Capacity Allocation in Distributed Wind Power Generation Hybrid Energy Storage Systems

Wang,

Fan

2024

The inherent variability and uncertainty of distributed wind power generation exert profound impact on the stability and equilibrium of power storage systems. In response to this challenge, we present a pioneering methodology for the allocation of capacities in the integration of wind power storage. Firstly, we introduce a meticulously designed uncertainty modeling technique aimed at optimizing wind power forecasting deviations, thus augmenting the controllability of distributed wind power variations. Subsequently, we establish a cutting-edge real-time dynamic optimization model for state of charge, which effectively mitigates the fluctuations associated with grid-connected wind power. Moreover, we employ a state-of-the-art distributed robust optimization algorithm to enhance the stability of the distributed wind power storage system.

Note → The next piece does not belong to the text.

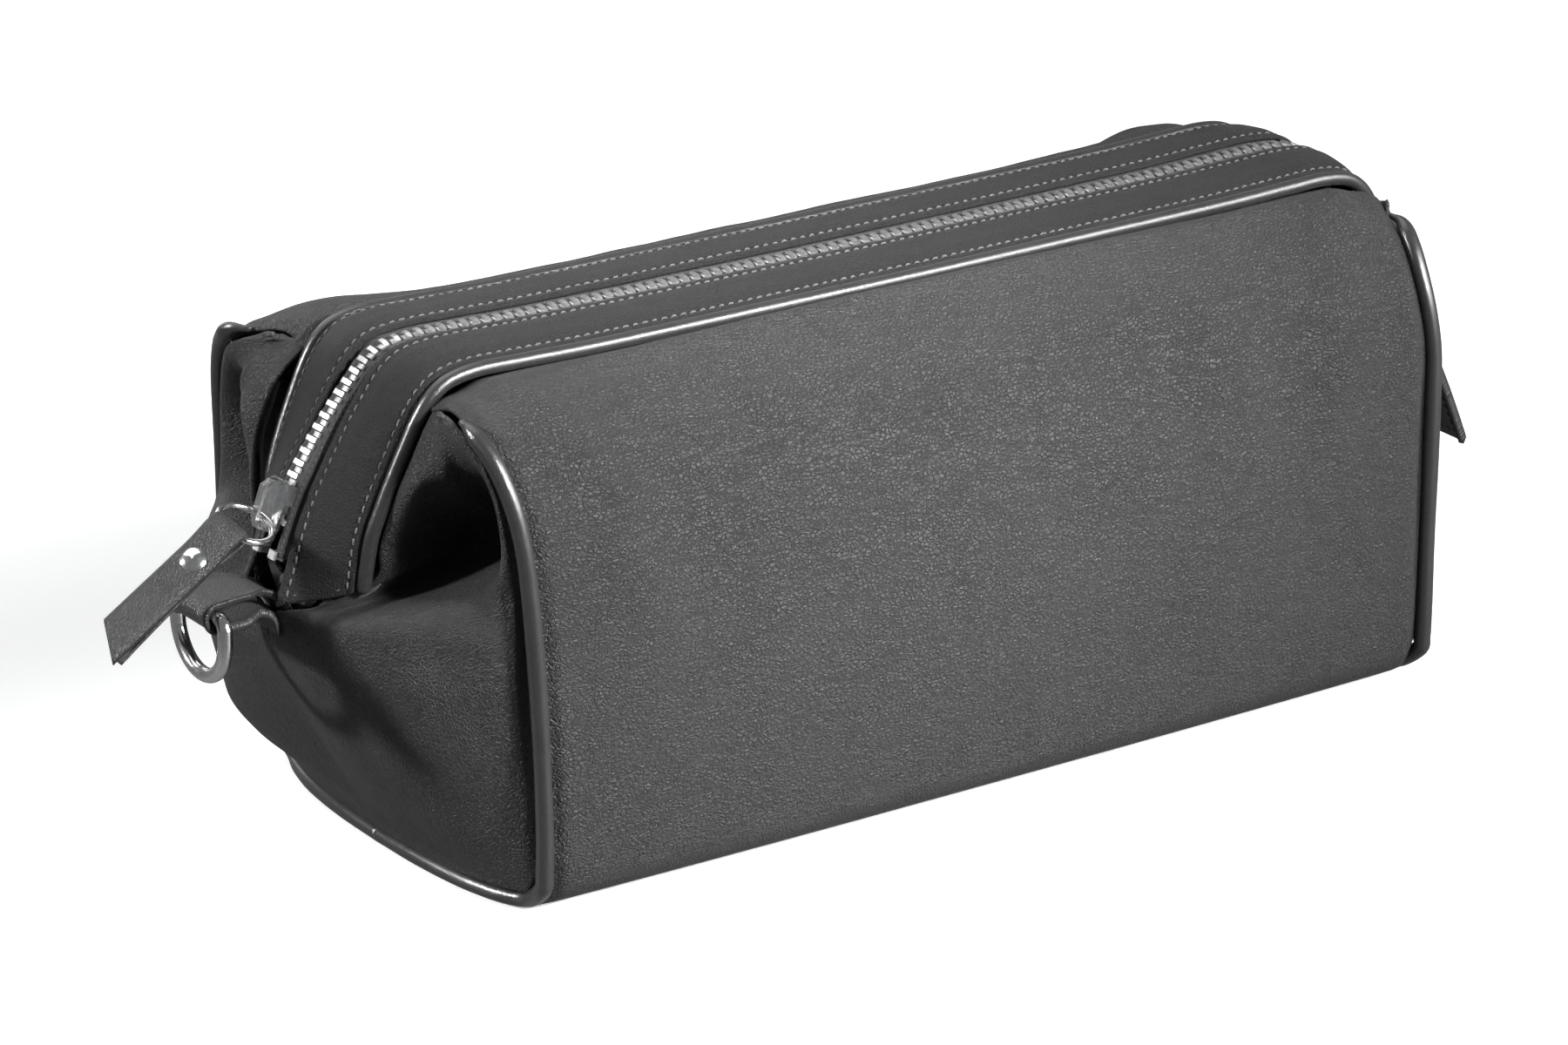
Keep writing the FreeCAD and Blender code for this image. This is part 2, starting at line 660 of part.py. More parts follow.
# stops: a clamped pair below the slider, one block at the far end
def top_stop():
    s = s_at_z(70.2)
    u = u_at(s)
    q, n, t = chain(u)
    poly = [(-4.0, -1.65), (-1.9, -1.65), (-1.9, 1.25), (-4.0, 1.25), (-4.0, 0.62), (-2.85, 0.62), (-2.85, -1.1), (-4.0, -1.1)]
    f = Part.Face(Part.makePolygon([V(0, y, z) for y, z in poly] + [V(0, poly[0][0], poly[0][1])]))
    b = f.extrude(V(1.8, 0, 0))
    b.translate(V(-0.9, -0.05, 0))
    return place(b, q, t, (0.0, 1.0, 0.0), n)


save("front_top_stop", top_stop())
save("rear_top_stop", mirror_y(top_stop()))

q, n, t = chain(LAST - 1.75)
b = Part.makeBox(3.0, 5.2, 2.9, V(-1.5, -2.6, -1.45))
b = b.makeFillet(0.5, b.Edges)
b = b.cut(Part.makeBox(4, 1.85, 1.5, V(-2, -2.7, -0.75))).cut(Part.makeBox(4, 1.85, 1.5, V(-2, 0.85, -0.75)))
# the far stop closes both tapes, so it is fixed to the bag's end by the tab that covers it
bottom_stop = place(b, q, t, (0.0, 1.0, 0.0), n)
save("bottom_stop", bottom_stop)

# ---- slider -------------------------------------------------------------
SL_U = u_at(s_at_z(79.0))
sc, sn, st = chain(SL_U)
SL_T = unit((0.36, 0.0, 0.933))
SL_N = (-SL_T[2], 0.0, SL_T[0])


def sl(x, y, z):
    return add(add(add(sc, SL_T, x), (0.0, 1.0, 0.0), y), SL_N, z)


def sl_place(shape):
    return place(shape, sc, SL_T, (0.0, 1.0, 0.0), SL_N)


top_poly = [(5.6, -2.6), (5.0, -3.7), (1.0, -3.8), (-4.2, -2.9), (-5.6, -2.1), (-5.6, 2.1), (-4.2, 2.9), (1.0, 3.8), (5.0, 3.7), (5.6, 2.6)]
low_poly = [(5.0, -2.0), (4.6, -2.9), (1.0, -3.2), (-4.0, -2.6), (-5.2, -2.0), (-5.2, 2.0), (-4.0, 2.6), (1.0, 3.2), (4.6, 2.9), (5.0, 2.0)]
plate = prism(top_poly, 1.32, 2.5)
under = prism(low_poly, -2.7, -1.72)
post = prism([(-1.0, 0.0), (-2.4, -0.62), (-5.0, -0.5), (-5.0, 0.5), (-2.4, 0.62)], -1.74, 1.34)
fl = [(5.0, 3.1), (5.0, 3.68), (1.0, 3.78), (-3.4, 3.1), (-3.4, 2.95)]
wings_up = prism([(5.0, 3.25), (5.0, 3.7), (1.0, 3.8), (1.0, 3.25)], 0.62, 1.34)
body = plate.fuse([under, post, wings_up, mirror_y(wings_up)]).removeSplitter()
save("slider_body", sl_place(body))

# bridge that carries the ring
prof = [(4.6, 2.52), (5.4, 2.52), (5.2, 4.8), (3.6, 6.4), (-3.2, 6.4), (-5.2, 5.3), (-5.6, 2.52), (-4.75, 2.52), (-4.55, 4.85), (-2.9, 5.62), (3.3, 5.6), (4.4, 4.5)]
f = Part.Face(Part.makePolygon([V(x, -1.0, z) for x, z in prof] + [V(prof[0][0], -1.0, prof[0][1])]))
bail = f.extrude(V(0, 2.0, 0))
save("slider_bail", sl_place(bail))

# ---- pull: ring, doubled strap, rivet ------------------------------------
B = sl(-3.0, 0.0, 3.95)
W = unit((0.30, -0.847, -0.44))
d = unit((-0.927, -0.367, 0.074))
d = unit(sub(d, mul(W, dot(d, W))))
ring_c = add(B, d, RING_R)
rn = cross(d, W)
ring = Part.makeTorus(RING_R, RING_WIRE, V(*ring_c), V(*rn))
save("pull_ring", ring)

Lp = add(B, d, 2 * RING_R)
L = unit((-0.846, -0.048, -0.53))
L = unit(sub(L, mul(W, dot(L, W))))
N = cross(L, W)
R_IN = RING_WIRE + 0.55
T1 = 1.15
SW = 4.1


def strap_slab(path, t0, t1, half, tip=None):
    # sheet that follows path (x, z) with thickness between offsets t0 and t1 to its left side
    def grid(t):
        out = []
        m = len(path)
        for i in range(m):
            a, b = path[max(i - 1, 0)], path[min(i + 1, m - 1)]
            tx, tz = b[0] - a[0], b[1] - a[1]
            k = math.hypot(tx, tz)
            nx, nz = -tz / k, tx / k
            h0, h1 = half(i)
            out.append([(path[i][0] + nx * t, h0 + (h1 - h0) * j / 2.0, path[i][1] + nz * t) for j in range(3)])
        return out
    return grid(t0), grid(t1)


# centre path of the strap: lower layer, round the wire, upper layer
mid_r = R_IN + T1 / 2.0
low = [(34.0, -3.0), (30.0, -2.4), (26.0, -1.95), (20.0, -1.35), (14.0, -0.85), (10.0, -0.66), (7.0, -0.66), (5.4, -0.74), (3.6, -1.3), (1.9, -1.85)]
fold = [(mid_r * math.cos(a), mid_r * math.sin(a)) for a in [math.pi * (1.5 - i / 10.0) for i in range(0, 11)]]
high = [(1.9, 1.85), (3.6, 1.3), (5.4, 0.74), (7.0, 0.66), (10.0, 0.66), (14.0, 0.66), (20.0, 0.68), (26.0, 0.7), (32.0, 0.71), (37.5, 0.72)]
path = low + fold + high
dense = resample([(x, 0.0, z) for x, z in path], 81)
path = [(p[0], p[2]) for p in dense]
m = len(path)


def side_line(path, t):
    # the path moved sideways by t, in the plane of the strap's edge
    out = []
    k = len(path)
    for i in range(k):
        a, b = path[max(i - 1, 0)], path[min(i + 1, k - 1)]
        tx, tz = b[0] - a[0], b[1] - a[1]
        h = math.hypot(tx, tz)
        out.append(V(path[i][0] - tz / h * t, -SW, path[i][1] + tx / h * t))
    return out


ea, eb = side_line(path, T1 / 2.0), side_line(path, -T1 / 2.0)
edge_wire = Part.makePolygon(ea + list(reversed(eb)) + [ea[0]])
puller = Part.Face(edge_wire).extrude(V(0, 2 * SW, 0))
# both tips are cut on the slant: the lower edge (towards +W) is the longer
slant = Part.Face(Part.makePolygon([V(29.0, -6, -8), V(37.0, 6, -8), V(60, 6, -8), V(60, -6, -8), V(29.0, -6, -8)])).extrude(V(0, 0, 16))
rivet_hole = Part.makeCylinder(1.27, 12, V(9.4, 0, -6))


def pl_place(shape):
    return place(shape, Lp, L, W, N)


cutp = puller.cut(slant).cut(rivet_hole)
# the fold is a narrow neck, so that the ring's curve leaves it freely on both sides
for y0 in (2.25, -7.25):
    cutp = cutp.cut(Part.makeBox(9.0, 5.0, 16.0, V(-7.1, y0, -8.0)))
print("puller", puller.isValid(), cutp.isValid(), cutp.Volume, len(cutp.Solids))
save("puller_strap", pl_place(cutp))
zt = 0.66 + T1 / 2.0 + 0.06
rivet = Part.makeCylinder(1.22, 2 * zt, V(9.4, 0, -zt))
cap = Part.makeSphere(4.6, V(9.4, 0, zt - 3.75), V(0, 0, 1), 0, 90, 360).common(Part.makeCylinder(2.7, 3, V(9.4, 0, zt)))
cap2 = Part.makeCylinder(2.5, 0.5, V(9.4, 0, -zt - 0.5))
rivet = rivet.fuse([cap, cap2]).removeSplitter()
save("puller_rivet", pl_place(rivet))

# ---- D-ring and its strap ------------------------------------------------
DX, DZ = D_BAR
r_in = D_WIRE + 0.08
r_mid = r_in + STRAP_T / 2.0
dpath = [(-143.2, 55.6), (-143.6, 58.4), (-145.9, 61.6), (-149.7, 63.5), (-155.0, 64.2), (DX + 1.2, DZ + r_mid + 0.03)]
dpath += [(DX + r_mid * math.cos(a), DZ + r_mid * math.sin(a)) for a in [math.pi * (0.5 + i / 10.0) for i in range(0, 11)]]
dpath += [(DX + 1.4, DZ - r_mid + 0.02), (-155.5, 59.1), (-151.0, 59.6), (-147.9, 58.9), (-146.0, 56.8), (-145.2, 54.2)]
dd = resample([(x, 0.0, z) for x, z in dpath], 71)
dpath = [(p[0], p[2]) for p in dd]
mdp = len(dpath)


D_NARROW, D_WIDE = 5.4, 7.1


def edge_points(path, t, y):
    out = []
    k = len(path)
    for i in range(k):
        a, b = path[max(i - 1, 0)], path[min(i + 1, k - 1)]
        tx, tz = b[0] - a[0], b[1] - a[1]
        h = math.hypot(tx, tz)
        out.append(V(path[i][0] - tz / h * t, y, path[i][1] + tx / h * t))
    return out


ea, eb = edge_points(dpath, STRAP_T / 2.0, -D_WIDE), edge_points(dpath, -STRAP_T / 2.0, -D_WIDE)
dwire = Part.makePolygon(ea + list(reversed(eb)) + [ea[0]])
dstrap = Part.Face(dwire).extrude(V(0, 2 * D_WIDE, 0))
for sy in (-1.0, 1.0):
    # the strap narrows where it goes in behind the bands
    f = Part.Face(Part.makePolygon([V(-154.0, sy * (D_WIDE + 0.01), 30), V(-149.0, sy * D_NARROW, 30), V(-130.0, sy * D_NARROW, 30), V(-130.0, sy * 12, 30), V(-154.0, sy * 12, 30), V(-154.0, sy * (D_WIDE + 0.01), 30)]))
    dstrap = dstrap.cut(f.extrude(V(0, 0, 50)))
print("d strap", dstrap.isValid(), dstrap.Volume, len(dstrap.Solids))
save("d_ring_strap", dstrap)

hw, top, corner = 9.6, DZ, 2.6
low_z = DZ - 4.6
parts = [Part.makeCylinder(D_WIRE, 2 * (hw - corner), V(DX, -(hw - corner), top), V(0, 1, 0))]
parts.append(Part.makeCylinder(D_WIRE, top - corner - low_z, V(DX, hw, low_z), V(0, 0, 1)))
parts.append(Part.makeCylinder(D_WIRE, top - corner - low_z, V(DX, -hw, low_z), V(0, 0, 1)))


def bend(cy, cz, radius, a0, a1):
    # round wire turned about X from angle a0 to a1, measured from +Y towards +Z
    a = math.radians(a0)
    c = Part.Wire(Part.makeCircle(D_WIRE, V(DX, cy + radius * math.cos(a), cz + radius * math.sin(a)), V(0, -math.sin(a), math.cos(a))))
    return Part.Face(c).revolve(V(DX, cy, cz), V(1, 0, 0), a1 - a0)


parts.append(bend(hw - corner, top - corner, corner, 0, 90))
parts.append(bend(-(hw - corner), top - corner, corner, 90, 180))
parts.append(bend(0.0, low_z, hw, 180, 360))
dring = parts[0].multiFuse(parts[1:])
print("d ring", dring.isValid(), dring.Volume, len(dring.Solids), sum(q.Volume for q in parts))
if not dring.isValid() or len(dring.Solids) != 1:
    dring = Part.makeCompound(parts)
save("d_ring", dring)

# ---- tab over the zipper's far end ---------------------------------------
tp = [(146.2, 62.0), (149.5, 60.2), (152.6, 56.6), (155.6, 51.0), (158.6, 44.5), (161.4, 38.0), (163.6, 32.6)]
tp = [(p[0], p[2]) for p in resample([(x, 0.0, z) for x, z in tp], 21)]
ga, gb = strap_slab(tp, -1.25, 1.25, lambda i: (-5.4 - 3.0 * smooth(2, 8, i), 5.4 + 3.0 * smooth(2, 8, i)))
save("zipper_end_tab", slab(ga, gb))

# ---- linings --------------------------------------------------------------
front_lining = slab(panel_grid(LEATHER + 0.5, 3.4, PN - 1.6, 25, 17, 4.6), panel_grid(LEATHER + 0.5 + LINING, 3.4, PN - 1.6, 25, 17, 4.6))
save("front_lining", front_lining)
save("rear_lining", mirror_y(front_lining))
g_lin = gusset_grid()
sub_g = [[g_lin[i][j] for j in range(2, NS)] for i in range(2, 17)]
l_out = offset_grid(sub_g, LEATHER + 0.5, G_IN)
l_in = offset_grid(sub_g, LEATHER + 0.5 + LINING, G_IN)
l_half = slab(l_out, l_in).common(keep)
ll = Part.makeCompound([l_half, mirror_y(l_half)])
save("left_end_lining", ll)
save("right_end_lining", mirror_x(ll))
print("slider centre", sc, "ring pivot", B, "strap pivot", Lp, "W", W, "L", L, "N", N, "T", SL_T)
for u in (SL_U, SL_U + 1.2, SL_U + 2.6, SL_U + 3.6):
    print("chain", u, chain(u)[0])
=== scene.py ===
import bpy
import json
import math
import numpy as np
from mathutils import Vector, Matrix
from mathutils import noise as mnoise

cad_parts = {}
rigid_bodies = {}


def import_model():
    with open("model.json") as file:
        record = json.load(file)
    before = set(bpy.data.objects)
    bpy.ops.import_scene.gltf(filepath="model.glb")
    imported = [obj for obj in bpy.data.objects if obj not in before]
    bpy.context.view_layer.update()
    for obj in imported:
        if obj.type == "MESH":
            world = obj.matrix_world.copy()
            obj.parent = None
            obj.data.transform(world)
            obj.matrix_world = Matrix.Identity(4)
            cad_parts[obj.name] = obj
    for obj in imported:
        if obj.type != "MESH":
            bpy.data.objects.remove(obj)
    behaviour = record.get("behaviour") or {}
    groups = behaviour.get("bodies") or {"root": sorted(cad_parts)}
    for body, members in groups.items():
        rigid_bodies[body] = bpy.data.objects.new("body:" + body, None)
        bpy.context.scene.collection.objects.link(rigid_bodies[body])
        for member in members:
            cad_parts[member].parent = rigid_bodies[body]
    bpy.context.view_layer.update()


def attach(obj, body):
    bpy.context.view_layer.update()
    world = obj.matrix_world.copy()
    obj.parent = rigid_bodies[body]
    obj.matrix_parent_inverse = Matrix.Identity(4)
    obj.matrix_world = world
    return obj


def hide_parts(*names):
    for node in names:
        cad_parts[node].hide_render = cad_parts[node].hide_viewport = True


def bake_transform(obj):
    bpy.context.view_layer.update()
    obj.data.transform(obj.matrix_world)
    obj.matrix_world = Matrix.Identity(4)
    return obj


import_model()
MM = 0.001
rng = np.random.default_rng(7)

# ------------------------------------------------------------------ helpers


def V3(p):
    return np.array(p, float)


def cr(table, t):
    """Catmull-Rom through the table's rows; t is an array counted in rows."""
    P = np.asarray(table, float)
    n = len(P) - 1
    t = np.clip(np.atleast_1d(np.asarray(t, float)), 0, n)
    i = np.minimum(t.astype(int), n - 1)
    f = (t - i)[:, None]
    p1, p2 = P[i], P[i + 1]
    p0 = np.where((i > 0)[:, None], P[np.maximum(i - 1, 0)], 2 * p1 - p2)
    p3 = np.where((i + 2 <= n)[:, None], P[np.minimum(i + 2, n)], 2 * p2 - p1)
    return 0.5 * (2 * p1 + (p2 - p0) * f + (2 * p0 - 5 * p1 + 4 * p2 - p3) * f * f + (3 * p1 - p0 - 3 * p2 + p3) * f ** 3)


def arclen(P):
    d = np.linalg.norm(np.diff(P, axis=0), axis=1)
    return np.concatenate([[0], np.cumsum(d)])


def resample(P, n, dense=True):
    P = np.asarray(P, float)
    if dense:
        P = cr(P, np.linspace(0, len(P) - 1, 600))
    s = arclen(P)
    w = np.linspace(0, s[-1], n)
    return np.stack([np.interp(w, s, P[:, k]) for k in range(3)], 1)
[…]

Through comprehensive simulation testing, our findings unequivocally demonstrate the efficacy of our approach in preserving a harmonious balance between wind power load and output demand, thereby assuring the unwavering operation of the entire system. Notably, our approach attains an exceptional capacity allocation efficiency of 91% in the rigorous wind power grid-smoothing test, outperforming comparable methodologies. Lastly, we proffer essential recommendations pertaining to attenuation optimization at the effective capacity level of the batteries, effectively safeguarding the long-term stability of the energy storage system.